Their first major result was that the real-world annualized failure rate (average percentage of disks failing per year) was much higher than manufacturers' estimates: an average of 3% vs. the estimated 0.5% to 0.9%. Disk manufacturers obviously can't test disks for a year before shipping them, so they stress test disks in high-temperature, high-vibration, high-workload environments, and use data from previous models to estimate MTTF. Only one set of disks had a real-world failure rate less than the estimated failure rate, and one set of disks had a 13.5% annualized failure rate!

More surprisingly, they found no correlation between failure rate and disk type -- SCSI, SATA or Fibre Channel. The most reliable disk set was composed of only SATA drives, which are commonly regarded to be less reliable than SCSI or Fibre Channel.

In another surprise, they debunked the "bathtub model" of disk failure rates. In this theory, disks experience a higher "infant mortality," or initial rate of failure, then settle down for a few years of low failure rate and then begin to wear out and fail. The graph of the probability vs. time looks like a bathtub, flat in the middle and sloping up at the ends. Instead, the real-world failure rate began low and steadily increased over the years. Disks don't have a sweet spot of low failure rate.

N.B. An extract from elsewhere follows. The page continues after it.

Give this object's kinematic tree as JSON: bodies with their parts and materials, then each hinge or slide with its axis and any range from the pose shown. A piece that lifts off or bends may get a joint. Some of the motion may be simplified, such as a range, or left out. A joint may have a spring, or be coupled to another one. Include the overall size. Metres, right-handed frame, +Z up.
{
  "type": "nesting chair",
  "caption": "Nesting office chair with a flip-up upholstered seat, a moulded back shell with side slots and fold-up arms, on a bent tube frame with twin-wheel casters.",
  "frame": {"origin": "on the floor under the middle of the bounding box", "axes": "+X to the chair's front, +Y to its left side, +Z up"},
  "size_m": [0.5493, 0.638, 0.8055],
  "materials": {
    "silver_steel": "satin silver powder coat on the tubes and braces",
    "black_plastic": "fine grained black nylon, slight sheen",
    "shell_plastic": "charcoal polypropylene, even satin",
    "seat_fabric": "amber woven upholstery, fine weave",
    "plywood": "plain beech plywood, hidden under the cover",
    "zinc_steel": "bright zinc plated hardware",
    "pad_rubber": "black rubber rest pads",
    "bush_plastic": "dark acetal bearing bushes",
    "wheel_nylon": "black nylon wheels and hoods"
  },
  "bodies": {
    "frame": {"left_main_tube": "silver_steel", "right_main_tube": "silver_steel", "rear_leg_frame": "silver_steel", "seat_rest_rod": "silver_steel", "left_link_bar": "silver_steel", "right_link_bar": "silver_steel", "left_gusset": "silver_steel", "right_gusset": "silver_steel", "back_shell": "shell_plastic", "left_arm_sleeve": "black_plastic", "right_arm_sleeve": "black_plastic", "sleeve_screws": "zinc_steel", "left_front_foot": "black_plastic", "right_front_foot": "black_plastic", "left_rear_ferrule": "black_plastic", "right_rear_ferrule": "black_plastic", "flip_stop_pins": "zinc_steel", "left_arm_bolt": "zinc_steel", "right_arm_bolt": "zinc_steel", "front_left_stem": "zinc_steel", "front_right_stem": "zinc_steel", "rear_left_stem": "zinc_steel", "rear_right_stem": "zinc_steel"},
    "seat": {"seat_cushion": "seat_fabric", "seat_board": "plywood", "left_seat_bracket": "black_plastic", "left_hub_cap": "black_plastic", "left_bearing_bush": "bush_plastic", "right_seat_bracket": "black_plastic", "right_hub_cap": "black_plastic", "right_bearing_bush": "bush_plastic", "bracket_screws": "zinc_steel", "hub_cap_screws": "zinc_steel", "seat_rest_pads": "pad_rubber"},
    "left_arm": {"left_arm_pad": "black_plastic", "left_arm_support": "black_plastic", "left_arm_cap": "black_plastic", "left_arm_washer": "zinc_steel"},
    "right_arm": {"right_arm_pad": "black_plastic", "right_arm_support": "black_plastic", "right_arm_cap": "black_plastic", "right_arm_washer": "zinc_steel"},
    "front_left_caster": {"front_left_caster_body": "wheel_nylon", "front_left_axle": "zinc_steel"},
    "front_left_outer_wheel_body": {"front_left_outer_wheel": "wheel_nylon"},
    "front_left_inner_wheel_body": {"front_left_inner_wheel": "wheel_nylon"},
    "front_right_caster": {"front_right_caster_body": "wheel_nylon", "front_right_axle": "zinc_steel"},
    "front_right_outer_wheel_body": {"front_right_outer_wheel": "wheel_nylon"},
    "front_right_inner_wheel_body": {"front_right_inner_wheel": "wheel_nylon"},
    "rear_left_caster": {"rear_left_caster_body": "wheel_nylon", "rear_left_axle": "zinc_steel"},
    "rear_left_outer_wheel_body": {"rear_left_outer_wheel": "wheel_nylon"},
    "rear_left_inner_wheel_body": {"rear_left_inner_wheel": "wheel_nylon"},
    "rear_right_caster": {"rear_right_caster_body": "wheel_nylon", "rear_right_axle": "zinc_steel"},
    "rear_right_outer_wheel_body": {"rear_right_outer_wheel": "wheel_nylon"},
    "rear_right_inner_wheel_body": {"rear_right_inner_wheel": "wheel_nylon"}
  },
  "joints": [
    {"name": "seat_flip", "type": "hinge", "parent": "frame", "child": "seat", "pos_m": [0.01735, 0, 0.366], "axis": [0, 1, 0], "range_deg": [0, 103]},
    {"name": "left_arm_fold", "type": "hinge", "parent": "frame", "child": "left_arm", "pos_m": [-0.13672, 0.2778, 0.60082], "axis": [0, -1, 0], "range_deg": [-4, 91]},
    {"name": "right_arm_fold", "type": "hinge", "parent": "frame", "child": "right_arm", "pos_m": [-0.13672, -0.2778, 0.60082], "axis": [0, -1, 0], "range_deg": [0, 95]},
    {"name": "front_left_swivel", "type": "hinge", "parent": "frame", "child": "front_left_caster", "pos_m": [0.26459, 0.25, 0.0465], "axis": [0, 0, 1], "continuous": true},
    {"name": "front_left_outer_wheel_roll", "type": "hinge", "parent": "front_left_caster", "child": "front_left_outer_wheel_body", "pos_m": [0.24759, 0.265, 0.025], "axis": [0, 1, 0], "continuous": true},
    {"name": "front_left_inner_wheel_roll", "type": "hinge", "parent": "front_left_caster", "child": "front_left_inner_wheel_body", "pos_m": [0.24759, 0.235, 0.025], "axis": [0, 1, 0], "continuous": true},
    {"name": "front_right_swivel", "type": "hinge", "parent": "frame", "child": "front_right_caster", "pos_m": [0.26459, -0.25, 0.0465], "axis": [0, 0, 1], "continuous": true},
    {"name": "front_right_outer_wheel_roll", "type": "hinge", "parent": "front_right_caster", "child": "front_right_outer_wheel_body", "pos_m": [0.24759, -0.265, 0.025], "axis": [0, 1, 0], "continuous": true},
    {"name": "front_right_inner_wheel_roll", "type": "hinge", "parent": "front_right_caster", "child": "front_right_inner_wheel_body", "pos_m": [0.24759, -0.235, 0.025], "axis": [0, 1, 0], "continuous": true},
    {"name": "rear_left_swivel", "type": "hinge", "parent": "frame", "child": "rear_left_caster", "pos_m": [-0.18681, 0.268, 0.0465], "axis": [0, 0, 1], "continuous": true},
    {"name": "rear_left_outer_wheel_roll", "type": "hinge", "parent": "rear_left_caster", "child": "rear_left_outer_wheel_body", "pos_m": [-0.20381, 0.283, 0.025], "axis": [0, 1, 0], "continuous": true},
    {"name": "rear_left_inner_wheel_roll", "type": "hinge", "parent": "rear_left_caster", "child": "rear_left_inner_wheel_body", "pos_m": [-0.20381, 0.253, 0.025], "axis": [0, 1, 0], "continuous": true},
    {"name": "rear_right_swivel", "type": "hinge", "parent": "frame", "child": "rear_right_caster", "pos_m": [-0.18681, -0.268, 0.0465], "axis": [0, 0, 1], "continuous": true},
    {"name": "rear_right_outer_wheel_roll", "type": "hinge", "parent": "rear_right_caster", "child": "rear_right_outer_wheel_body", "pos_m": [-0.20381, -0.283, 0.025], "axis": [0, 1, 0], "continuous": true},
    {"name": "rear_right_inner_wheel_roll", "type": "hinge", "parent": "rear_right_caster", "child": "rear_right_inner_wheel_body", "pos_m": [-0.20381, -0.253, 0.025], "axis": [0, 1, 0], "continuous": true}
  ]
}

Failures within a batch of disks were strongly correlated over both short and long time periods. If a disk had failed in a batch, then there was a significant probability of a second failure up to at least two years later. If one disk in your batch has just died, you are more likely to have another disk failure in the same batch. Scary news for RAID arrays with disks from the same batch. A recent paper featured at the 2006 Workshop on Storage Security and Survivability, "Using Device Diversity to Protect Data against Batch-Correlated Disk Failures," by Jehan-François Pâris and Darrell D. E. Long, calculated the increase in RAID reliability from mixing batches of disks. Using more than one kind of disk increases costs, but with the combination of data from these two papers, RAID users can calculate the value of the extra reliability and make the most economical decision.

A second paper, "Failure Trends in a Large Disk Drive Population," by Eduardo Pinheiro, Wolf-Dietrich Weber and Luiz Andrè Barroso, reported on disk failure rates at Google. They used a Google tool for recording system health parameters and many other staples of Google software (MapReduce, BigTable, etc.) to collect and analyze the data. They focused on SMART statistics -- the built-in disk drive monitoring in many modern disk drives that records statistics about scan errors and blocks relocated.

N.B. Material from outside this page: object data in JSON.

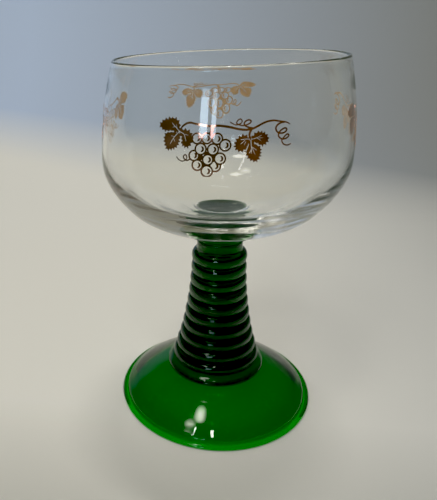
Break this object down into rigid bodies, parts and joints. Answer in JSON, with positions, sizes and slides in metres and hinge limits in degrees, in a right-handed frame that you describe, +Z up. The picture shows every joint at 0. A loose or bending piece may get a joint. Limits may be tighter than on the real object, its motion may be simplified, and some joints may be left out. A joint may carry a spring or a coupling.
{
  "type": "goblet",
  "caption": "Roemer-style wine goblet: clear round bowl with gilt vine sprigs on a solid green ribbed stem and a green domed foot.",
  "frame": {"origin": "on the axis of the goblet, in the plane the foot stands on", "axes": "+Z up along the goblet's axis; the front gilt sprig faces -Y and +X is to its right"},
  "size_m": [0.0909, 0.0908, 0.142],
  "materials": {
    "clear_glass": "clear colourless soda glass, fire polished",
    "stem_glass": "transparent bottle-green glass, glossy, thick",
    "foot_glass": "transparent bottle-green glass, glossy",
    "gilding": "bright fired-on gold, thin, copper-brown where it mirrors the dark"
  },
  "bodies": {
    "root": {"bowl": "clear_glass", "stem": "stem_glass", "foot": "foot_glass", "gold_sprig_front": "gilding", "gold_sprig_right": "gilding", "gold_sprig_rear": "gilding", "gold_sprig_left": "gilding"}
  },
  "joints": []
}
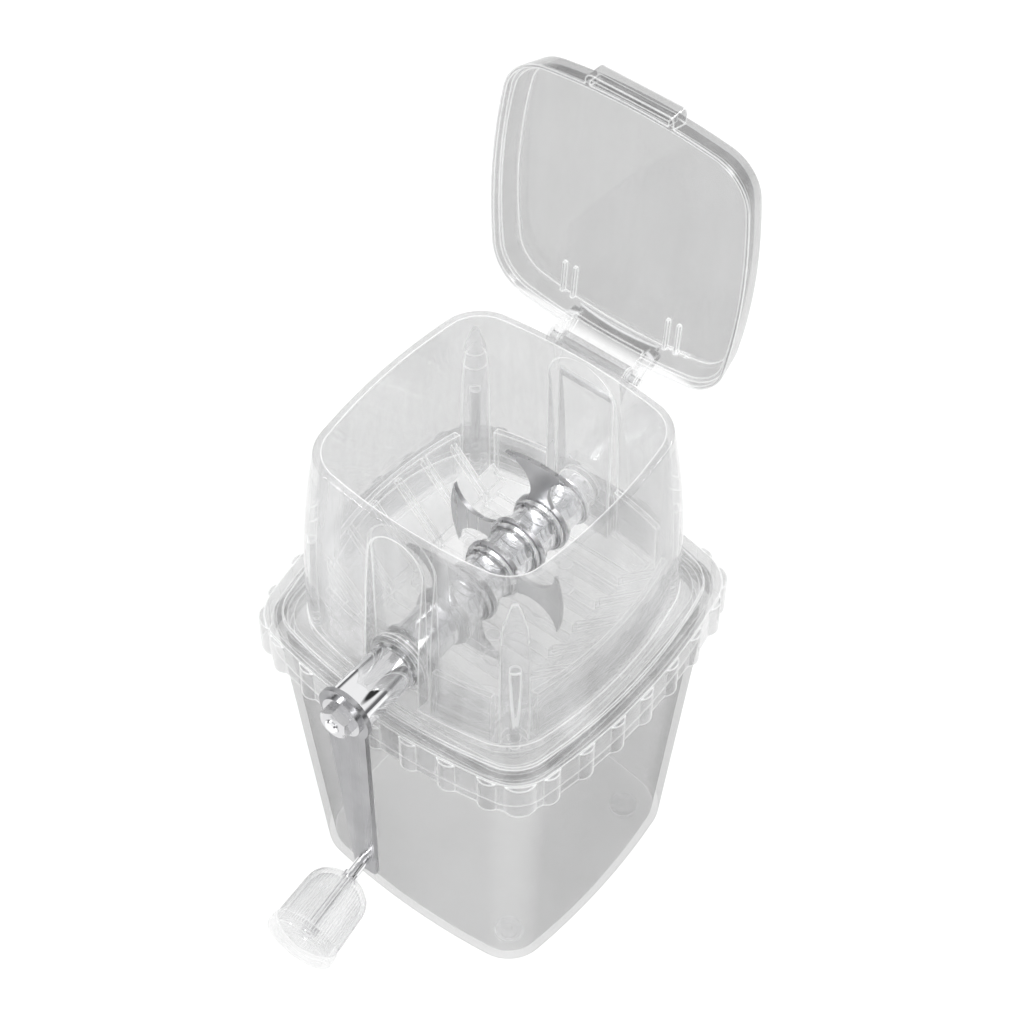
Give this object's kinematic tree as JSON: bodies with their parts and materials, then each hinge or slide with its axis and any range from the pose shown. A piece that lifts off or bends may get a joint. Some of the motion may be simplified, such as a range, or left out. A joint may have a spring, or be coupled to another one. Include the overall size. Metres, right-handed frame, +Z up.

The first result agrees with the first paper: The annualized failure rate was much higher than estimated, between 1.7% and 8.6%. They next looked for correlation between failure rate and drive utilization (as estimated by the amount of data read or written to the drive). They find a much weaker correlation between higher utilization and failure rate than expected, with low utilization disks often having higher failure rates than medium utilization disks and, in the case of the three-year-old vintage of disks, higher than the high-utilization group.

Now for the most surprising result. In Google's population of cheap ATA disks, high temperature was erroneously correlated with failure! In the authors' words: "In fact, there is a clear trend showing that lower temperatures are associated with higher failure rates. Only at very high temperatures is there a slight reversal of this trend."

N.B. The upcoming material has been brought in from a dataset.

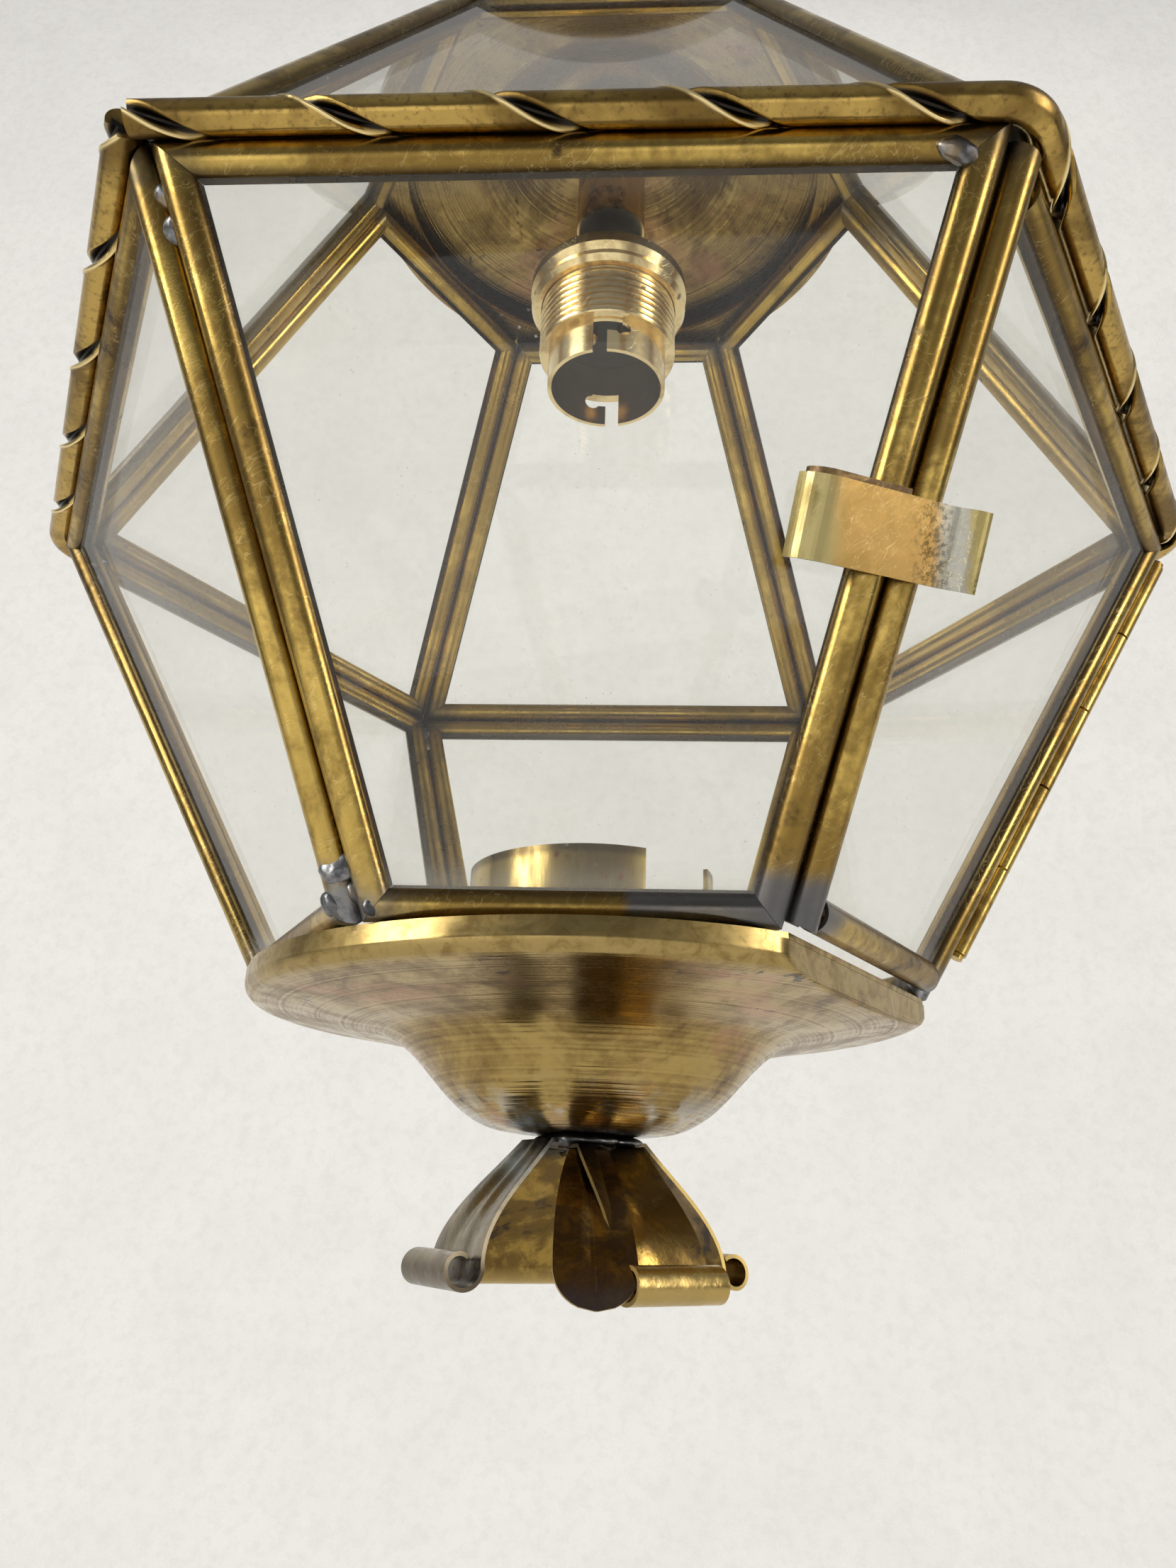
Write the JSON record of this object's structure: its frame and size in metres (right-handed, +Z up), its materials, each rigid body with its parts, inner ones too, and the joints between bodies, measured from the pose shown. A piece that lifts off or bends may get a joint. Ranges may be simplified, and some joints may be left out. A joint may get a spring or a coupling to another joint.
{
  "type": "hanging glass lantern",
  "caption": "Hanging hexagonal brass and glass lantern with a bayonet lamp holder, a candle ring, one hinged glazed side with a snap latch, and a hanging ring.",
  "frame": {"origin": "where a hook bears inside the top of the hanging ring, on the lantern's axis", "axes": "+Z up along the lantern's axis; -Y is the outward side of the glazed panel left of the door; +X is the corner that carries the door hinge"},
  "size_m": [0.2192, 0.1922, 0.3172],
  "materials": {
    "came_brass": "aged and rubbed, satin",
    "clear_glass": "clear, thin dust",
    "rope_brass": "polished on the crests, dark in the slit",
    "dish_brass": "spun, brown patina",
    "hoop_brass": "dull, heat stained",
    "leaf_brass": "brown patina outside, golden inside",
    "latch_brass": "rubbed, dark at the edges",
    "hinge_brass": "satin",
    "fitting_brass": "satin",
    "holder_brass": "bright, lightly tarnished",
    "black_plastic": "black",
    "spring_steel": "bright wire"
  },
  "bodies": {
    "suspension": {"hanging_ring": "fitting_brass"},
    "lantern": {"front_frame": "came_brass", "right_frame": "came_brass", "back_right_frame": "came_brass", "back_left_frame": "came_brass", "left_frame": "came_brass", "roof_frame_front": "came_brass", "roof_frame_front_right": "came_brass", "roof_frame_back_right": "came_brass", "roof_frame_back": "came_brass", "roof_frame_back_left": "came_brass", "roof_frame_front_left": "came_brass", "front_pane": "clear_glass", "right_pane": "clear_glass", "back_right_pane": "clear_glass", "back_left_pane": "clear_glass", "left_pane": "clear_glass", "roof_pane_front": "clear_glass", "roof_pane_front_right": "clear_glass", "roof_pane_back_right": "clear_glass", "roof_pane_back": "clear_glass", "roof_pane_back_left": "clear_glass", "roof_pane_front_left": "clear_glass", "rope_front": "rope_brass", "rope_front_right": "rope_brass", "rope_back_right": "rope_brass", "rope_back": "rope_brass", "rope_back_left": "rope_brass", "rope_front_left": "rope_brass", "foot_dish": "dish_brass", "floor_plate": "dish_brass", "candle_ring": "hoop_brass", "finial_scroll_upper": "leaf_brass", "finial_scroll_lower": "leaf_brass", "finial_petals": "leaf_brass", "latch_catch": "latch_brass", "hinge_knuckles_body": "hinge_brass", "hinge_pin": "hinge_brass", "top_dish": "dish_brass", "seat_ring": "dish_brass", "dish_washer": "fitting_brass", "lock_nut": "fitting_brass", "hanging_loop": "fitting_brass", "threaded_tube": "fitting_brass", "stem_tube": "fitting_brass", "holder_collar": "black_plastic", "holder_cap": "holder_brass", "holder_barrel": "holder_brass", "shade_ring": "holder_brass", "contact_block": "black_plastic"},
    "door": {"door_frame": "came_brass", "door_pane": "clear_glass", "latch_strap": "latch_brass", "hinge_knuckles_door": "hinge_brass"},
    "plunger_left": {"contact_left": "holder_brass", "contact_spring_left": "spring_steel"},
    "plunger_right": {"contact_right": "holder_brass", "contact_spring_right": "spring_steel"}
  },
  "joints": [
    {"name": "swing", "type": "hinge", "parent": "suspension", "child": "lantern", "pos_m": [0, 0, -0.02975], "axis": [0, 1, 0], "range_deg": [-30, 30]},
    {"name": "door_hinge", "type": "hinge", "parent": "lantern", "child": "door", "pos_m": [0.05647, 0, -0.26686], "axis": [0.4964, 0, 0.8681], "range_deg": [0, 95]},
    {"name": "plunger_left_slide", "type": "slide", "parent": "lantern", "child": "plunger_left", "axis": [0, 0, 1], "range_m": [0, 0.0025], "stiffness_N_per_m": 500, "springref_m": -0.001, "deforming": ["contact_spring_left"]},
    {"name": "plunger_right_slide", "type": "slide", "parent": "lantern", "child": "plunger_right", "axis": [0, 0, 1], "range_m": [0, 0.0025], "stiffness_N_per_m": 500, "springref_m": -0.001, "deforming": ["contact_spring_right"]}
  ]
}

This correlation held true over a temperature range of 17 to 55 degrees Celsius. Only in the three-year-old disk population was there correlation between high temperatures and failure rates. My completely unsupported and untested hypothesis is that drive manufacturers stress test their drives in high-temperature environments to simulate longer wear. Perhaps they have unwittingly designed drives that work better in their high-temperature test environment at the expense of a more typical low-temperature field environment.

Finally, they looked at the SMART data gathered from the drives. Overall, any kind of SMART error correlated strongly with disk failure. A scan error occurs when the disk checks data in the background, reading the entire disk. Within eight months of the first scan error, about 30% of drives would fail completely. A reallocation error occurs when a block can't be written, and the block is reassigned to another location on disk. A reallocation error resulted in about 15% of affected drives failing with eight months. On the other hand, 36% of the drives that failed had no warning whatsoever, either from SMART errors or from exceptionally high temperatures.

For Google's purposes, the predictive power of SMART is of limited utility. Replacing every disk that had a SMART error would end up replacing good disks that will run for years to come about 70% of the time. For Google, this isn't cost-effective, since all its data is replicated several times. But for an individual user for whom losing his disk is a disaster, replacing the disk at the first sign of a SMART error makes eminent sense. I have personally had two laptop drives start spitting SMART errors in time to get my data off the disk before it died completely.

Overall, these are two exciting papers with long-awaited real-world failure data on large disk populations. We should expect to see more publications analyzing these data sets in the years to come.

Valerie Henson is a Linux file systems consultant specializing in file system check and repair.